Material to process:
━━━━━━━━━━━━━━━━━━━━
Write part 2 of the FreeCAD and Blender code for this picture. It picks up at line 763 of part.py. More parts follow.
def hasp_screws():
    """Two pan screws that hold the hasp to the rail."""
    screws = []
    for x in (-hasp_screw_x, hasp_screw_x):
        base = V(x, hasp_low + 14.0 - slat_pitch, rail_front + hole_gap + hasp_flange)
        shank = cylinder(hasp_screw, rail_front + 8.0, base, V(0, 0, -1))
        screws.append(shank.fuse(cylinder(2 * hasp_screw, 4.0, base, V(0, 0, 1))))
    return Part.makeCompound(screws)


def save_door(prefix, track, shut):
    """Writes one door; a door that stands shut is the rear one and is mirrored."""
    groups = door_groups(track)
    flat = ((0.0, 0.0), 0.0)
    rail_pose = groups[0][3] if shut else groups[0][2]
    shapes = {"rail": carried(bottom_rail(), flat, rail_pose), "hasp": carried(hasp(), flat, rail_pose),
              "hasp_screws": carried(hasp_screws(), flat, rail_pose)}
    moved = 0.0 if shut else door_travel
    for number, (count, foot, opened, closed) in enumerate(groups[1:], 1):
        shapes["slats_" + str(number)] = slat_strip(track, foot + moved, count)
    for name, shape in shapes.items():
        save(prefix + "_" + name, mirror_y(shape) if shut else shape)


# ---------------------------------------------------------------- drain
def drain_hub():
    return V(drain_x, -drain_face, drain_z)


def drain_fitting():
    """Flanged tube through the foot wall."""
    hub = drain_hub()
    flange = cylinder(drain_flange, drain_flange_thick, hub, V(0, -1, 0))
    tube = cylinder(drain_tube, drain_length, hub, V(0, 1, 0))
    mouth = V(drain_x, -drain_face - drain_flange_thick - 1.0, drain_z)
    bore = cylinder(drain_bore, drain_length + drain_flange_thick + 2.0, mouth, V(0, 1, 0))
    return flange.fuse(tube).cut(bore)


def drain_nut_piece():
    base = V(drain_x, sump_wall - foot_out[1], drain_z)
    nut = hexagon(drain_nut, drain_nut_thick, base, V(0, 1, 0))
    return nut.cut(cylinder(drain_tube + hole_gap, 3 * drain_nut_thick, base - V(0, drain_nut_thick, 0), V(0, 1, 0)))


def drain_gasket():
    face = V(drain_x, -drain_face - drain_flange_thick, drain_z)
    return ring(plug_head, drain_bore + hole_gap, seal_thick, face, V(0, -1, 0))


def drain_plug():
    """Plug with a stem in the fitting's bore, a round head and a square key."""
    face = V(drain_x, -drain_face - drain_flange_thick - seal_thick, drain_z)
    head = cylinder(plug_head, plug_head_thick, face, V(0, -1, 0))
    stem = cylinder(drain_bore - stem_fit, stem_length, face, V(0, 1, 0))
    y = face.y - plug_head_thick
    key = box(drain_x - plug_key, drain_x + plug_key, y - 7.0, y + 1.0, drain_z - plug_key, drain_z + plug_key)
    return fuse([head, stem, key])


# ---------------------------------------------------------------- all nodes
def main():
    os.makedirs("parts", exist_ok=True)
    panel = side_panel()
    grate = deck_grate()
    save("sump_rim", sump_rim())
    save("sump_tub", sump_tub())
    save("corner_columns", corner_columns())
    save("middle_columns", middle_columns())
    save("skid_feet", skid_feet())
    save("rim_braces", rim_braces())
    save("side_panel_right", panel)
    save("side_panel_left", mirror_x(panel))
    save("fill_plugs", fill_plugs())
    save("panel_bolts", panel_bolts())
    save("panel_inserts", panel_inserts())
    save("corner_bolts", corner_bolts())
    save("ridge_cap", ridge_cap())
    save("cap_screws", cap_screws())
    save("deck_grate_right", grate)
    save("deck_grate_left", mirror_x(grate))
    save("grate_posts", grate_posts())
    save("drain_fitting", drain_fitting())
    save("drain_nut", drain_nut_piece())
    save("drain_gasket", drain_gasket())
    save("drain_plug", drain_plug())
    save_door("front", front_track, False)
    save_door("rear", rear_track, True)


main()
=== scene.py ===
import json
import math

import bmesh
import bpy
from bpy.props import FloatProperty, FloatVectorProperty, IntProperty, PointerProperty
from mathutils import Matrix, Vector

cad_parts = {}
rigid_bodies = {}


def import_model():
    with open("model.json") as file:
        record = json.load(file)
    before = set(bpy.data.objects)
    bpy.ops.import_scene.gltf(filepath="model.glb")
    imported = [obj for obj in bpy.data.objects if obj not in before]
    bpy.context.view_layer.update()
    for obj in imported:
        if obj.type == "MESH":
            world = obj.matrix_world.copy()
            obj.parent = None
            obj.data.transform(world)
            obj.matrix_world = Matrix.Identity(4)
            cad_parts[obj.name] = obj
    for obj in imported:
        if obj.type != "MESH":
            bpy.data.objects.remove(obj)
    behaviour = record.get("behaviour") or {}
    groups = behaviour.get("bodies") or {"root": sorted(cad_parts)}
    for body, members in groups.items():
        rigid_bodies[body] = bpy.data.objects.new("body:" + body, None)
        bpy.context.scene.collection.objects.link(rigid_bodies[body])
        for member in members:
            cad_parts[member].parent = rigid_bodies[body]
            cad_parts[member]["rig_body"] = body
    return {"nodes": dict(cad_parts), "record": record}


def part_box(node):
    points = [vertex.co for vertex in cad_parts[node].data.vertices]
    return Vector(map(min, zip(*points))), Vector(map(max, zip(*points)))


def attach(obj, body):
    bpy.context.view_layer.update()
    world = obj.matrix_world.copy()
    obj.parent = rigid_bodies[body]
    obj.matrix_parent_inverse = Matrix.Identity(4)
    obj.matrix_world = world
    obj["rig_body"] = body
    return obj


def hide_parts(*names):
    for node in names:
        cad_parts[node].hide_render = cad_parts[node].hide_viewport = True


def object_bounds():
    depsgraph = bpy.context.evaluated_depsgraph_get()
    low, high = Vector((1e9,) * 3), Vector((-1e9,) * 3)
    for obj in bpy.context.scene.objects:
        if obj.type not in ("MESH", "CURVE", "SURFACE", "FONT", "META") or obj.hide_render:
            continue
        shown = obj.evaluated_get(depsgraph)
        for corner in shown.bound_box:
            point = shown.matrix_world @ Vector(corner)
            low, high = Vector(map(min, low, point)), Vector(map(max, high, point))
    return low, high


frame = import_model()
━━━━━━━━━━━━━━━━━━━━
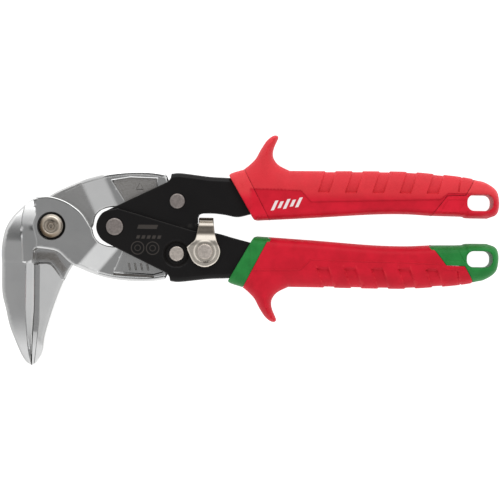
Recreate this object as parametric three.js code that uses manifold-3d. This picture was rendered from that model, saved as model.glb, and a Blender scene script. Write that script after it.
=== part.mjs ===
━━━━━━━━━━━━━━━━━━━━
Written problem:
In the listing above, locate the line containing "Write part 2" and the line containing "return flange.fuse(tube).cut(bore)", then transcribe both and every line between them verbatim.

The reply:
Write part 2 of the FreeCAD and Blender code for this picture. It picks up at line 763 of part.py. More parts follow.
def hasp_screws():
    """Two pan screws that hold the hasp to the rail."""
    screws = []
    for x in (-hasp_screw_x, hasp_screw_x):
        base = V(x, hasp_low + 14.0 - slat_pitch, rail_front + hole_gap + hasp_flange)
        shank = cylinder(hasp_screw, rail_front + 8.0, base, V(0, 0, -1))
        screws.append(shank.fuse(cylinder(2 * hasp_screw, 4.0, base, V(0, 0, 1))))
    return Part.makeCompound(screws)


def save_door(prefix, track, shut):
    """Writes one door; a door that stands shut is the rear one and is mirrored."""
    groups = door_groups(track)
    flat = ((0.0, 0.0), 0.0)
    rail_pose = groups[0][3] if shut else groups[0][2]
    shapes = {"rail": carried(bottom_rail(), flat, rail_pose), "hasp": carried(hasp(), flat, rail_pose),
              "hasp_screws": carried(hasp_screws(), flat, rail_pose)}
    moved = 0.0 if shut else door_travel
    for number, (count, foot, opened, closed) in enumerate(groups[1:], 1):
        shapes["slats_" + str(number)] = slat_strip(track, foot + moved, count)
    for name, shape in shapes.items():
        save(prefix + "_" + name, mirror_y(shape) if shut else shape)


# ---------------------------------------------------------------- drain
def drain_hub():
    return V(drain_x, -drain_face, drain_z)


def drain_fitting():
    """Flanged tube through the foot wall."""
    hub = drain_hub()
    flange = cylinder(drain_flange, drain_flange_thick, hub, V(0, -1, 0))
    tube = cylinder(drain_tube, drain_length, hub, V(0, 1, 0))
    mouth = V(drain_x, -drain_face - drain_flange_thick - 1.0, drain_z)
    bore = cylinder(drain_bore, drain_length + drain_flange_thick + 2.0, mouth, V(0, 1, 0))
    return flange.fuse(tube).cut(bore)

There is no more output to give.